Serikat Buruh Industri Manufaktur (SEBIMA) menyebut kasus seperti ini memang telah berulang kali terjadi. Sejak aturan perpanjangan kontrak dari Taiwan diberlakukan pada 2016, pihak calo bersiasat agar tetap bisa mengambil keuntungan dari para pekerja. Laporan seperti ini pun bukan hal baru.
“Namun sepertinya MoL enggan menanggapi hal ini dan seolah membiarkan hal ini terus terjadi. Selalu menuntut bukti tanpa tindakan pasti dan terkesan memberi ruang kepada oknum agensi terduga pelaku untuk bersiasat meredam tuntutan dengan menyelesaikan tanpa mediasi,” kata Humas SEBIMA, Saiful Anam.
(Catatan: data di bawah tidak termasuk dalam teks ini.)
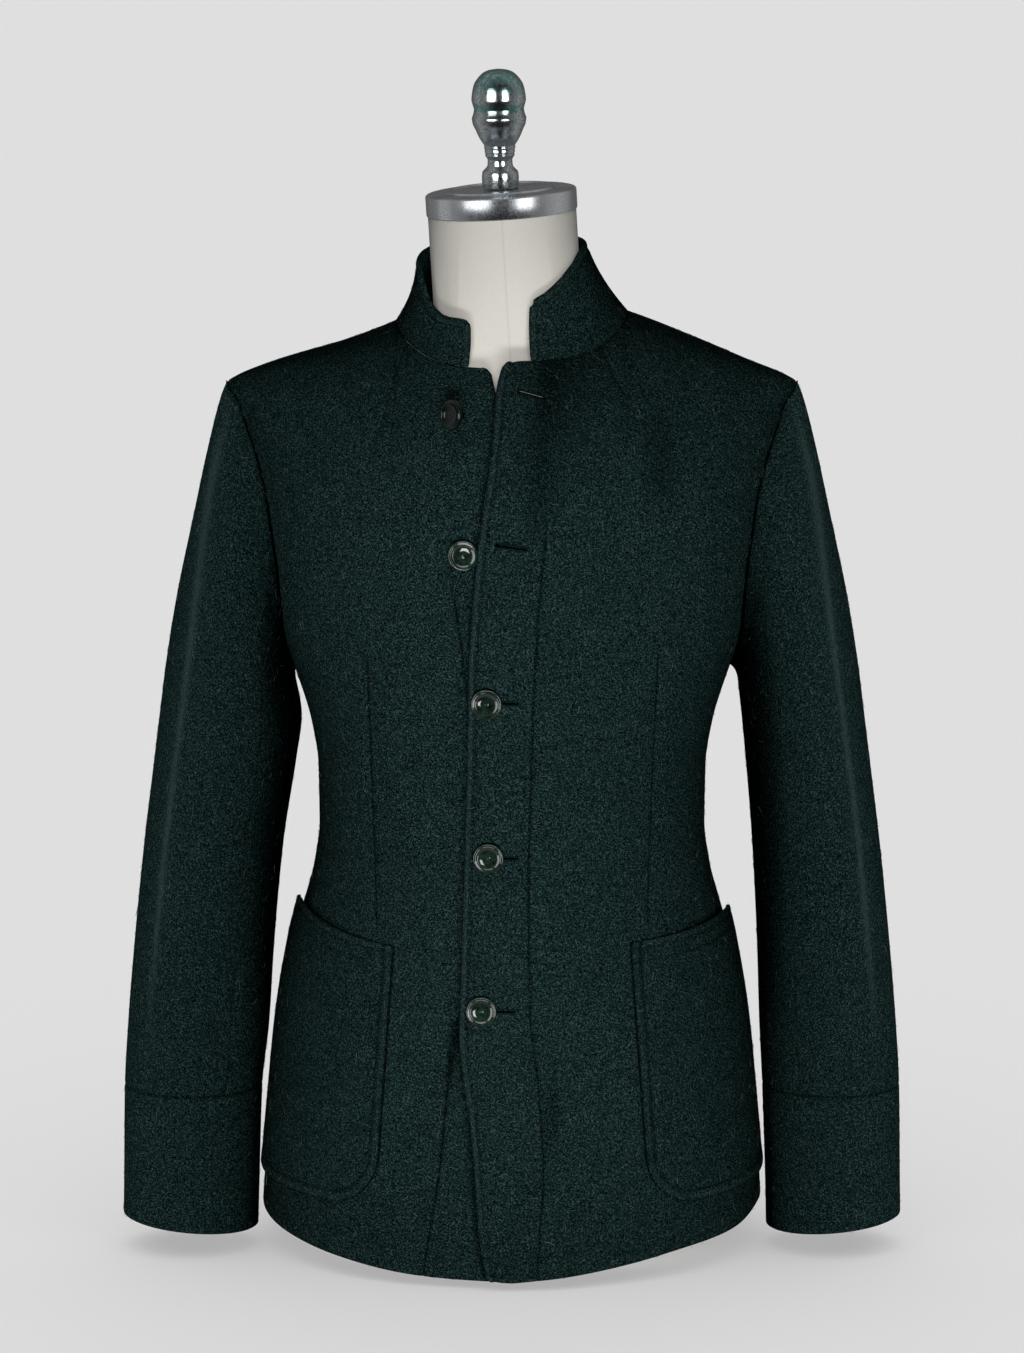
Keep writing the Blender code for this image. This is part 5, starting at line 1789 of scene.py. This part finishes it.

Oleh karena itu ia berharap laporan kolektif ini jadi momentum bagi MoL untuk bertindak lebih konkret menangani masalah ini.
Sementara itu, MoL yang diwakili oleh pejabat eksekutif Divisi Cross-Border Workforce Management, Chang Chia-Hung (張嘉宏) mengatakan pihaknya tak menutup mata bahwa ada kasus-kasus pelanggaran seperti ini. Oleh karenanya, MoL terus melakukan pemeriksaan baik melalui proyek-proyek khusus maupun mekanisme penegakan hukum rutin.
Ia pun menyebut selama 2024, terkait pelanggaran biaya ini, MoL telah menangani 12 kasus dengan konsekuensi hukum dikenai denda, dan 10 kasus yang dikenai sanksi penghentian operasi.
“Dan kami akan secepatnya mengatur pertemuan koordinasi dengan semua pihak,” kata Chang.